• Question: how do you lose short/long term memory, for example sometimes after a heart attack??? what happens inside your brain which means that this happens?

    Asked by eggy169 to Fiona, Joanna, William on 24 Jun 2010 in Categories: .
    • Photo: Fiona Randall

      Fiona Randall answered on 24 Jun 2010:


      You lose memory when the part of the brain that memories are made or stored is damaged. This can either be the result of banging your head, or a stroke or in a disease like Alzheimers where brain cells stop working properly.

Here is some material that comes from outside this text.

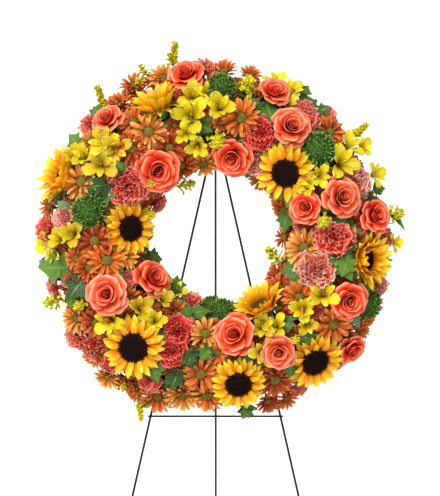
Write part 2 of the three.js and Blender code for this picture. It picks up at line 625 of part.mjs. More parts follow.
const sprays = new Map();
for (const f of flowers) {
  if (!sprays.has(f.nodeKey)) sprays.set(f.nodeKey, []);
  sprays.get(f.nodeKey).push(f);
  addRod([f.centre, f.at(f.branch - 1)], f.stemRadius, f.nodeKey);
}

// Each spray has one root: the first of its stems that reaches the foam clear of all others
const roots = [];
for (const [key, members] of sprays) {
  const path = (f) => [f.at(f.branch), f.at(STEM_TIP)];
  const byDepth = [...members].sort((a, b) => Math.abs(a.over) - Math.abs(b.over));
  const root = byDepth.find((f) => isClear(path(f), f.hole, key)) ?? byDepth[0];
  roots.push(root);
  root.isRoot = true;
  root.branchPath = [root.at(STEM_TIP)];
  addRod(path(root), root.hole, key);
}

// A branch between two stems follows the arch, and swings aside until it clears everything
function branchPath(a, b, swing) {
  const turn = turnBetween(a, b);
  const [across, over] = [turn * RING_RADIUS, (b.over - a.over) * a.branch];
  const length = Math.hypot(across, over);
  const bends = Math.abs(b.over - a.over) / BRANCH_BEND;
  const steps = Math.max(swing ? 2 : 1, Math.ceil(bends), Math.ceil(length / BRANCH_STRETCH));
  const points = [];
  for (let i = 0; i <= steps; i++) {
    const t = i / steps;
    const aside = swing * Math.sin(Math.PI * t) / (length || 1);
    points.push(archPoint(a.clock + turn * t - aside * over / RING_RADIUS,
      a.over + (b.over - a.over) * t + aside * across / a.branch, a.branch));
  }
  return points;
}

const unclear = [];
function growBranches(members, key) {
  const linked = members.filter((f) => f.isRoot);
  const waiting = members.filter((f) => !f.isRoot);
  while (waiting.length) {
    const pairs = linked.flatMap((a) =>
      waiting.map((b) => ({ a, b, far: a.centre.distanceTo(b.centre) })));
    pairs.sort((p, q) => p.far - q.far);
    let found = null;
    for (const { a, b } of pairs.slice(0, PAIRS_TRIED)) {
      for (const swing of SWINGS) {
        const points = branchPath(b, a, swing);
        if (isClear(points, BRANCH_RADIUS, key)) {
          found = { b, points };
          break;
        }
      }
      if (found) break;
    }
    if (!found) {
      found = { b: pairs[0].b, points: branchPath(pairs[0].b, pairs[0].a, 0) };
      unclear.push(key);
    }
    addRod(found.points, BRANCH_RADIUS, key);
    found.b.branchPath = found.points;
    linked.push(found.b);
    waiting.splice(waiting.indexOf(found.b), 1);
  }
}

for (const [key, members] of sprays) growBranches(members, key);
if (unclear.length) throw new Error(`no clear way for a branch of ${unclear}`);

// The object
const wreath = new THREE.Group();
const wreathCentre = onFront(0, -CENTRE_BELOW_HINGE, 0);
wreath.position.copy(wreathCentre);
wreath.rotation.x = -LEAN;
wreath.add(node('ring_tray', tray(), trayPlastic), node('foam_ring', foam(roots), wetFoam));

for (const [key, members] of sprays) {
  const [f] = members;
  if (f.kind.name !== 'sunflower') {
    const heads = members.map((member) => placed(member, flowerForm(member, member.form)));
    wreath.add(node(key, joined(heads), f.kind.material));
    continue;
  }
  wreath.add(node(`${key}_petals`, placed(f, flowerForm(f, f.form)), sunPetal));
  if (!f.isShy) wreath.add(node(`${key}_disc`, placed(f, seedDiscForm(f.radius * FULLNESS)), seedDisc));
}

const easel = new THREE.Group();
easel.add(
  node('front_leg_left', frontLeg(-1), blackWire), node('front_leg_right', frontLeg(1), blackWire),
  node('back_leg', backLeg(), blackWire), node('hinge_pin', hingePin(), blackWire),
  node('crossbar', crossbar(), blackWire), node('top_hook', topHook(), blackWire),
);

const object = new THREE.Group();
object.add(easel, wreath);
const extent = new THREE.Box3().setFromObject(object);
object.position.set(-(extent.min.x + extent.max.x) / 2, -(extent.min.y + extent.max.y) / 2, 0);
const group = new THREE.Group();
group.add(object);

export default group;
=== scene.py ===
# %% [markdown]
# A funeral wreath on a wire easel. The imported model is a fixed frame: its wires, hinge, tray and
# foam are right as they are and only get materials, and every node of faceted flowers is replaced
# by blooms with thin separate petals. Everything is in metres and in the frame's own axes.

# %% Frame
import json
import math
import random

import bmesh
import bpy
from mathutils import Matrix, Vector

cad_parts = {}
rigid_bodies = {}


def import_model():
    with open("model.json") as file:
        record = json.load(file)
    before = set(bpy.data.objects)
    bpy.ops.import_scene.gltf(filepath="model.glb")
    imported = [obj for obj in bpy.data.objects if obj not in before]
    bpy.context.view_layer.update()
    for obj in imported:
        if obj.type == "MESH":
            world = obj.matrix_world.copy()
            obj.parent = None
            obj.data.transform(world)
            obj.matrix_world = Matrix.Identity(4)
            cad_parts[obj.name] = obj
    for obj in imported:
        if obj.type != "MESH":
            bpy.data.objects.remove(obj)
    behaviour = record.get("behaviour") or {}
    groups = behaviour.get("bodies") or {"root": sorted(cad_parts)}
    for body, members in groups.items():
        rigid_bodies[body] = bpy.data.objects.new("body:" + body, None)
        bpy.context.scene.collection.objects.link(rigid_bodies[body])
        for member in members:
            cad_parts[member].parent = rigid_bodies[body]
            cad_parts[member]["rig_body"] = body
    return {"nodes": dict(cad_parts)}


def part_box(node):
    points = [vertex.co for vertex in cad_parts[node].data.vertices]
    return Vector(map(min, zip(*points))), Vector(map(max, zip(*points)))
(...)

    • Photo: William Davies

      William Davies answered on 24 Jun 2010:


      A heart attack deprives your brain of glucose/oxygen for a short period. your brain cells need these to work efficiently, so if they are lacking your brain won’t function as well. if glucose and oxygen are lacking for too long, the brain tissue will die, and as neurons can’t divide, it won’t be replaced so you’ll lose some brain function for ever.

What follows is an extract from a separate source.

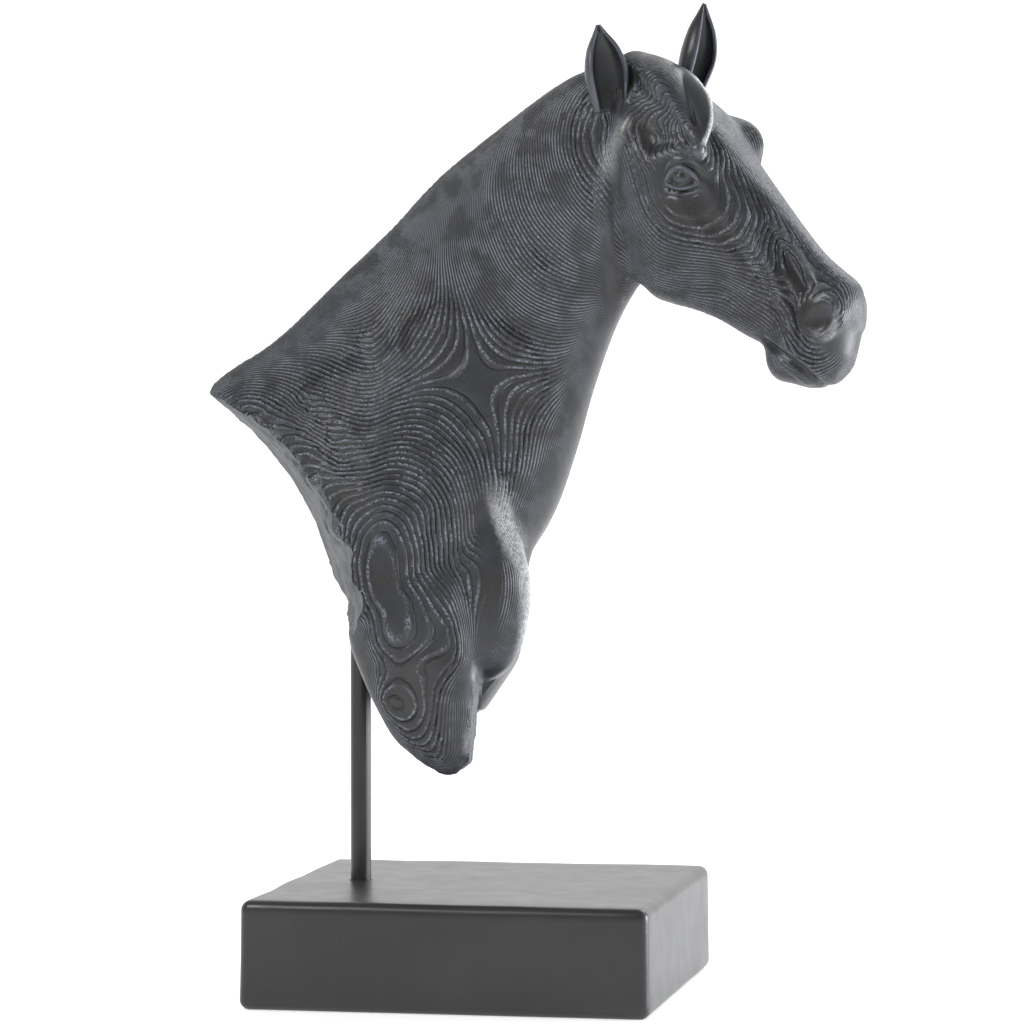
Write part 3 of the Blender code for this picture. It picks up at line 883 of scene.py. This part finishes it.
def give_slots(item, kinds):
    """Adds the bust's material slots; kinds is one number for all faces or one for each."""
    for material in (RESIN, RESIN, CUT_RESIN):
        item.data.materials.append(material)
    numbers = np.full(len(item.data.polygons), kinds, np.int32)
    item.data.polygons.foreach_set("material_index", numbers)


def upright_bar(place, low, high, radius, top_radius=None):
    """A closed round bar around an x and y, between two heights."""
    mesh = bmesh.new()
    bmesh.ops.create_cone(
        mesh,
        cap_ends=True,
        segments=48,
        radius1=radius,
        radius2=top_radius or radius,
        depth=high - low,
        matrix=Matrix.Translation((*place, (low + high) / 2)),
    )
    return mesh_object(mesh)


def ear(foot, tip, opening):
    """A curled leaf with round edges, open towards one side."""
    foot, tip, opening = (np.array(value, float) for value in (foot, tip, opening))
    axis = tip - foot
    along = axis / np.linalg.norm(axis)
    front = opening - along * opening.dot(along)
    front /= np.linalg.norm(front)
    across = np.cross(along, front)
    turn = np.linspace(-math.radians(118), math.radians(118), 45)
    rings = []
    for share, width in smooth_rows(EAR_SHAPE, 44):
        half, depth = EAR_HALF_WIDTH * width, EAR_DEPTH * width
        wall = min(EAR_WALL, 0.6 * half)
        outer = np.outer(half * np.sin(turn), across) - np.outer(depth * np.cos(turn), front)
        inward = np.outer((half - wall) * np.sin(turn), across)
        inner = inward - np.outer((depth - wall) * np.cos(turn), front)
        bow = front * EAR_BOW * math.sin(math.pi * share)
        rims = [(outer[k] + inner[k]) / 2 + (outer[k] - outer[j]) * 0.45 for k, j in ((-1, -3), (0, 2))]
        loop = np.vstack([outer, rims[:1], inner[::-1], rims[1:]])
        rings.append(foot + axis * share + bow + loop)
    return tube(rings)


def leaf_of_forelock():
    """The smooth pointed leaf of hair that lies over the brow."""
    rows = smooth_rows(FORELOCK_LEAF, 44)
    left, right = rows[:, :3], rows[:, 3:6]
    middle = (left + right) / 2
    out = np.cross(np.gradient(middle, axis=0), right - left)
    out /= np.linalg.norm(out, axis=1, keepdims=True)
    turn = np.linspace(0, math.pi, 19)[:, None]
    rings = []
    for k, (rise, depth) in enumerate(rows[:, 6:]):
        face = middle[k] + (right[k] - left[k]) / 2 * np.cos(turn) + out[k] * rise * np.sin(turn) ** 0.6
        foot = np.array((left[k] - out[k] * depth, right[k] - out[k] * depth))
        rings.append(from_head(np.vstack([face, foot])))
    return tube(rings)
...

    • Photo: Joanna Brooks

      Joanna Brooks answered on 24 Jun 2010:


      Hiya again! Well, it’s possible to lose memory function in a number of different ways. One way is if the person has a stroke which can happen when the blood supply is cut off to a certain part of the brain – blood supply can be cut off by a blockage (a blood clot) or because the person has a leak in their brain (maybe they banged their head very badly). This causes part of the brain to become kind of ‘brain dead’ (because oxygen cannot get through) and this can happen in the part that controls memory.

      Or a person can lose memory because they develop a neurological disorder like Alzheimer’s disease which is a mainly genetic condition which causes the person to lose their memory. Inside the brains of people with Alzheimer’s disease scientists find lots of ‘tangles’ in the memory cell networks – this means that the cells become all tangled up like hairs on a hair brush for example. These tangles stop people from forming new memories and also stop them from retrieving old ones.